Professor Ohsumi graduated from the University of Tokyo’s College of Arts and Sciences and earned his doctorate from our Graduate School of Science. After a period conducting postdoctoral research at Rockefeller University, he worked as a research associate and then lecturer at the Faculty of Science, before returning as associate professor to the College of Arts and Sciences. We consider it a great honor that his research on autophagy, which won him the Nobel Prize, started with his discoveries during this time.
This year, we mark the University of Tokyo’s 140th anniversary. Over the last 140 years, astounding progress in science and technology, above all in high speed communications and transport, has expanded humanity’s capabilities by leaps and bounds and spurred dramatic social transformation. Local news now travels the globe instantaneously, and individual actions reach across national borders to encompass the whole world.
At the same time, we must not forget that many serious global challenges—such as the depletion of natural resources, environmental degradation, global financial insecurity, regional disparity and religious conflict—are more far-reaching and complex than ever. Such serious challenges are cause to ask if our basic socioeconomic systems, nurtured over the centuries, are not in need of updating to suit the demands of the modern world.
2016 was a momentous year, beginning with a global financial crisis and continuing with large-scale terror attacks around the world. In June, citizens of the United Kingdom voted to leave the European Union, and we have yet to see the full impact of the result of the United States presidential election in November. Future generations may look back on 2016 as a historical turning point.
Unfortunately, at just this important time, many around the world are losing faith in scholarship and denying its power to improve society. However, we must not abandon our responsibility to create a better world for all. Sharing a common vision for humanity’s future and working together to restore faith in scholarship, we must propose new systems able to sustain a fair and stable society.
Diversity of knowledge is vital to creating these new systems.
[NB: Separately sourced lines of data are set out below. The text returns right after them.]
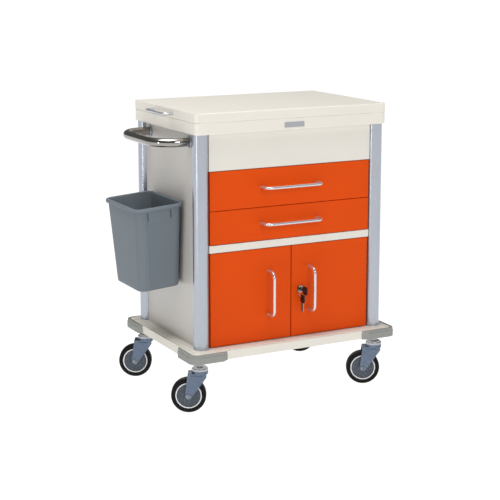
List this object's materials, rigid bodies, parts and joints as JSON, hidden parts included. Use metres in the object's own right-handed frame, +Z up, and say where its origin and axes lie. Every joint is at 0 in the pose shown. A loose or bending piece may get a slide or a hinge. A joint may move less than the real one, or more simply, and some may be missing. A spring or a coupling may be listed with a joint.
{
  "type": "instrument cart",
  "caption": "Clinic instrument cart on swivel casters with drawers, a two-door cupboard, a pull-out side shelf, a push handle and a hung waste bin.",
  "frame": {"origin": "on the floor, below the centre of the cabinet and its four casters", "axes": "+X to the cart's right, +Y to its back, +Z up; drawers and doors open towards -Y, the bin and the push handle are on the -X side"},
  "size_m": [0.7837, 0.486, 0.85],
  "materials": {
    "cream_plastic": "satin moulded",
    "cream_paint": "satin powder coat",
    "orange_paint": "semi-gloss powder coat",
    "grey_paint": "satin",
    "satin_aluminium": "satin anodised",
    "chrome": "polished",
    "zinc_plate": "blue passivated zinc",
    "plate_metal": "brushed",
    "bumper_plastic": "matte moulded",
    "bin_plastic": "satin moulded",
    "hub_plastic": "mottled grey",
    "tyre_rubber": "rubber",
    "black_plastic": "satin",
    "key_metal": "satin"
  },
  "bodies": {
    "cabinet": {"base": "cream_plastic", "corner_bumpers": "bumper_plastic", "columns": "satin_aluminium", "side_panel_left": "cream_paint", "side_panel_right": "cream_paint", "back_panel": "cream_paint", "fascia": "cream_paint", "divider_rail": "cream_paint", "uprights": "zinc_plate", "cupboard_shelf": "cream_paint", "shelf_pins": "zinc_plate", "lower_rim": "cream_plastic", "worktop_board": "cream_plastic", "end_piece_right": "cream_plastic", "shelf_runners": "zinc_plate", "nameplate": "plate_metal", "push_handle": "chrome", "handle_flanges": "chrome", "bin_hanger": "zinc_plate", "drawer_slides_outer": "zinc_plate", "door_pivots": "zinc_plate", "magnet_catch": "black_plastic", "caster_stems": "zinc_plate", "screws": "zinc_plate"},
    "side_shelf": {"side_shelf_board": "cream_plastic", "side_shelf_end": "cream_plastic", "side_shelf_handle": "satin_aluminium"},
    "drawer_1": {"drawer_1_front": "orange_paint", "drawer_1_box": "grey_paint", "drawer_1_handle": "satin_aluminium", "drawer_1_slides": "zinc_plate"},
    "drawer_1_middle": {"drawer_1_middles": "zinc_plate"},
    "drawer_2": {"drawer_2_front": "orange_paint", "drawer_2_box": "grey_paint", "drawer_2_handle": "satin_aluminium", "drawer_2_slides": "zinc_plate"},
    "drawer_2_middle": {"drawer_2_middles": "zinc_plate"},
    "left_door": {"left_door_panel": "orange_paint", "left_door_handle": "satin_aluminium"},
    "right_door": {"right_door_panel": "orange_paint", "right_door_handle": "satin_aluminium", "lock_barrel": "chrome"},
    "lock_key": {"lock_plug": "chrome", "key": "black_plastic"},
    "spare_key_ring": {"key_ring": "chrome", "spare_key": "key_metal"},
    "bin": {"waste_bin": "bin_plastic"},
    "swivel_fl": {"fork_fl": "zinc_plate"},
    "wheel_fl": {"hub_fl": "hub_plastic", "tyre_fl": "tyre_rubber"},
    "swivel_fr": {"fork_fr": "zinc_plate"},
    "wheel_fr": {"hub_fr": "hub_plastic", "tyre_fr": "tyre_rubber"},
    "swivel_rl": {"fork_rl": "zinc_plate"},
    "wheel_rl": {"hub_rl": "hub_plastic", "tyre_rl": "tyre_rubber"},
    "swivel_rr": {"fork_rr": "zinc_plate"},
    "wheel_rr": {"hub_rr": "hub_plastic", "tyre_rr": "tyre_rubber"}
  },
  "joints": [
    {"name": "side_shelf_slide", "type": "slide", "parent": "cabinet", "child": "side_shelf", "axis": [-1, 0, 0], "range_m": [0, 0.3]},
    {"name": "drawer_1_slide", "type": "slide", "parent": "cabinet", "child": "drawer_1", "axis": [0, -1, 0], "range_m": [0, 0.34]},
    {"name": "drawer_1_middle_slide", "type": "slide", "parent": "cabinet", "child": "drawer_1_middle", "axis": [0, -1, 0], "range_m": [0, 0.17]},
    {"name": "drawer_2_slide", "type": "slide", "parent": "cabinet", "child": "drawer_2", "axis": [0, -1, 0], "range_m": [0, 0.34]},
    {"name": "drawer_2_middle_slide", "type": "slide", "parent": "cabinet", "child": "drawer_2_middle", "axis": [0, -1, 0], "range_m": [0, 0.17]},
    {"name": "left_door_hinge", "type": "hinge", "parent": "cabinet", "child": "left_door", "pos_m": [-0.2525, -0.192, 0.3], "axis": [0, 0, -1], "range_deg": [0, 110]},
    {"name": "right_door_hinge", "type": "hinge", "parent": "cabinet", "child": "right_door", "pos_m": [0.2525, -0.192, 0.3], "axis": [0, 0, 1], "range_deg": [0, 110]},
    {"name": "key_turn", "type": "hinge", "parent": "right_door", "child": "lock_key", "pos_m": [0.03, -0.1955, 0.322], "axis": [0, 1, 0], "range_deg": [0, 90]},
    {"name": "spare_key_swing", "type": "hinge", "parent": "right_door", "child": "spare_key_ring", "pos_m": [0.03, -0.2145, 0.322], "axis": [-1, 0, 0], "range_deg": [-5, 15]},
    {"name": "bin_lift", "type": "slide", "parent": "cabinet", "child": "bin", "axis": [-0.0785, 0, 0.9969], "range_m": [0, 0.12]},
    {"name": "swivel_fl", "type": "hinge", "parent": "cabinet", "child": "swivel_fl", "pos_m": [-0.29, -0.192, 0.115], "axis": [0, 0, 1], "continuous": true},
    {"name": "roll_fl", "type": "hinge", "parent": "swivel_fl", "child": "wheel_fl", "pos_m": [-0.31833, -0.17713, 0.05], "axis": [-0.4648, -0.8854, 0], "continuous": true},
    {"name": "swivel_fr", "type": "hinge", "parent": "cabinet", "child": "swivel_fr", "pos_m": [0.29, -0.192, 0.115], "axis": [0, 0, 1], "continuous": true},
    {"name": "roll_fr", "type": "hinge", "parent": "swivel_fr", "child": "wheel_fr", "pos_m": [0.26167, -0.17713, 0.05], "axis": [-0.4648, -0.8854, 0], "continuous": true},
    {"name": "swivel_rl", "type": "hinge", "parent": "cabinet", "child": "swivel_rl", "pos_m": [-0.29, 0.192, 0.115], "axis": [0, 0, 1], "continuous": true},
    {"name": "roll_rl", "type": "hinge", "parent": "swivel_rl", "child": "wheel_rl", "pos_m": [-0.31833, 0.20688, 0.05], "axis": [-0.4648, -0.8854, 0], "continuous": true},
    {"name": "swivel_rr", "type": "hinge", "parent": "cabinet", "child": "swivel_rr", "pos_m": [0.29, 0.192, 0.115], "axis": [0, 0, 1], "continuous": true},
    {"name": "roll_rr", "type": "hinge", "parent": "swivel_rr", "child": "wheel_rr", "pos_m": [0.26167, 0.20688, 0.05], "axis": [-0.4648, -0.8854, 0], "continuous": true}
  ],
  "couplings": [
    {"joint": "drawer_1_middle_slide", "follows": "drawer_1_slide", "ratio": 0.5},
    {"joint": "drawer_2_middle_slide", "follows": "drawer_2_slide", "ratio": 0.5}
  ]
}
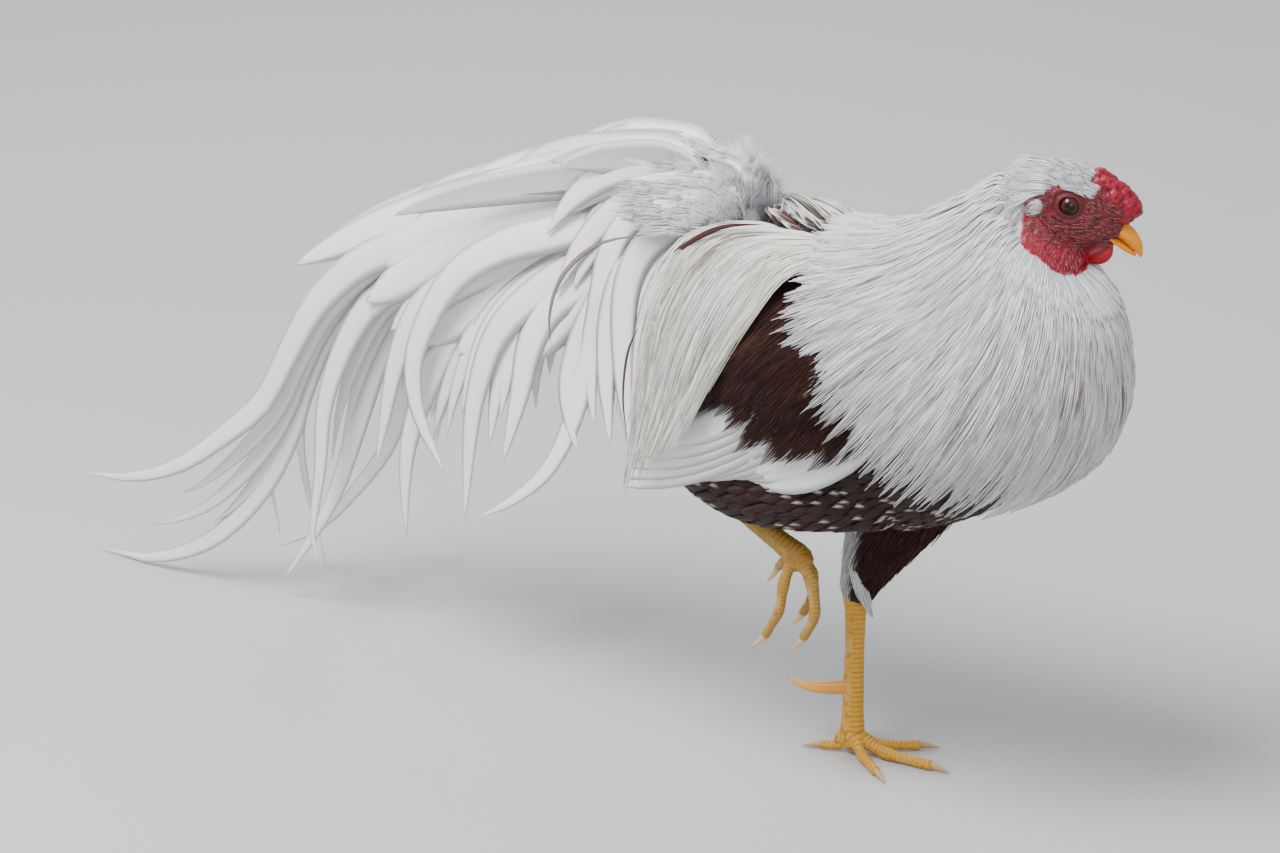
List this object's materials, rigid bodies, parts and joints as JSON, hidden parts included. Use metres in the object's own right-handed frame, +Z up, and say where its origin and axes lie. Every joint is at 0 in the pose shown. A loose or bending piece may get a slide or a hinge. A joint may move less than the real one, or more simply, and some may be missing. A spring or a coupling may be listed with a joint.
{
  "type": "long-tailed cock, walking",
  "caption": "Life-size long-tailed cock in mid step: full hackle, folded wings, long trailing tail, low lumpy comb and one foot lifted.",
  "frame": {"origin": "on the floor, at the middle of the standing (left) foot's sole", "axes": "+X the way the body faces, +Y to the bird's left, +Z up"},
  "size_m": [0.8189, 0.1751, 0.4245],
  "materials": {
    "chestnut": "soft feather, dark chestnut with white spangles",
    "white": "soft feather, white",
    "cream": "long silky feather, creamy white",
    "red_skin": "warty moist skin",
    "yellow_scale": "scaled skin",
    "horn": "polished horn",
    "eye": "wet dark eye"
  },
  "bodies": {
    "root": {"torso": "chestnut", "thigh_left": "chestnut", "thigh_right": "chestnut", "wing_left": "chestnut", "wing_right": "chestnut", "neck": "white", "tail": "white", "ear_left": "white", "ear_right": "white", "saddle_left": "cream", "saddle_right": "cream", "head": "red_skin", "comb": "red_skin", "wattle_left": "red_skin", "wattle_right": "red_skin", "shank_left": "yellow_scale", "shank_right": "yellow_scale", "foot_left": "yellow_scale", "foot_right": "yellow_scale", "beak_upper": "horn", "beak_lower": "horn", "spur_left": "horn", "spur_right": "horn", "claw_left_middle": "horn", "claw_left_inner": "horn", "claw_left_outer": "horn", "claw_left_hind": "horn", "claw_right_middle": "horn", "claw_right_inner": "horn", "claw_right_outer": "horn", "claw_right_hind": "horn", "eye_left": "eye", "eye_right": "eye"}
  },
  "joints": []
}
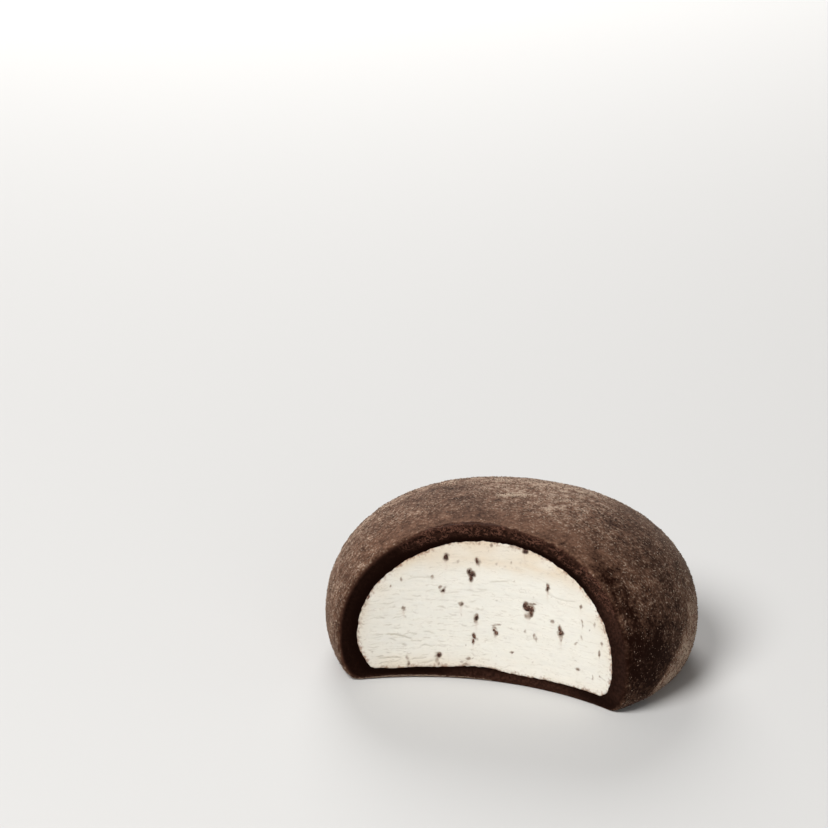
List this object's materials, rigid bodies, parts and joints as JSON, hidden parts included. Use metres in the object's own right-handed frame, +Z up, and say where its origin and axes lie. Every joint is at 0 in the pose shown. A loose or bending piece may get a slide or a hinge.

Mutual respect and cooperation among individuals with different perspectives and ways of thinking is the wellspring of creativity that will drive our society forward. The University of Tokyo has a tradition of integrating Eastern and Western culture to create new ideas, which I believe places us ideally to take a central role working towards a better future for all.
We are mobilizing the full potential of our members—student, faculty, and staff alike—to achieve these goals. I look forward to your continued warm support and understanding.
Lastly, I sincerely wish you all a prosperous and happy new year.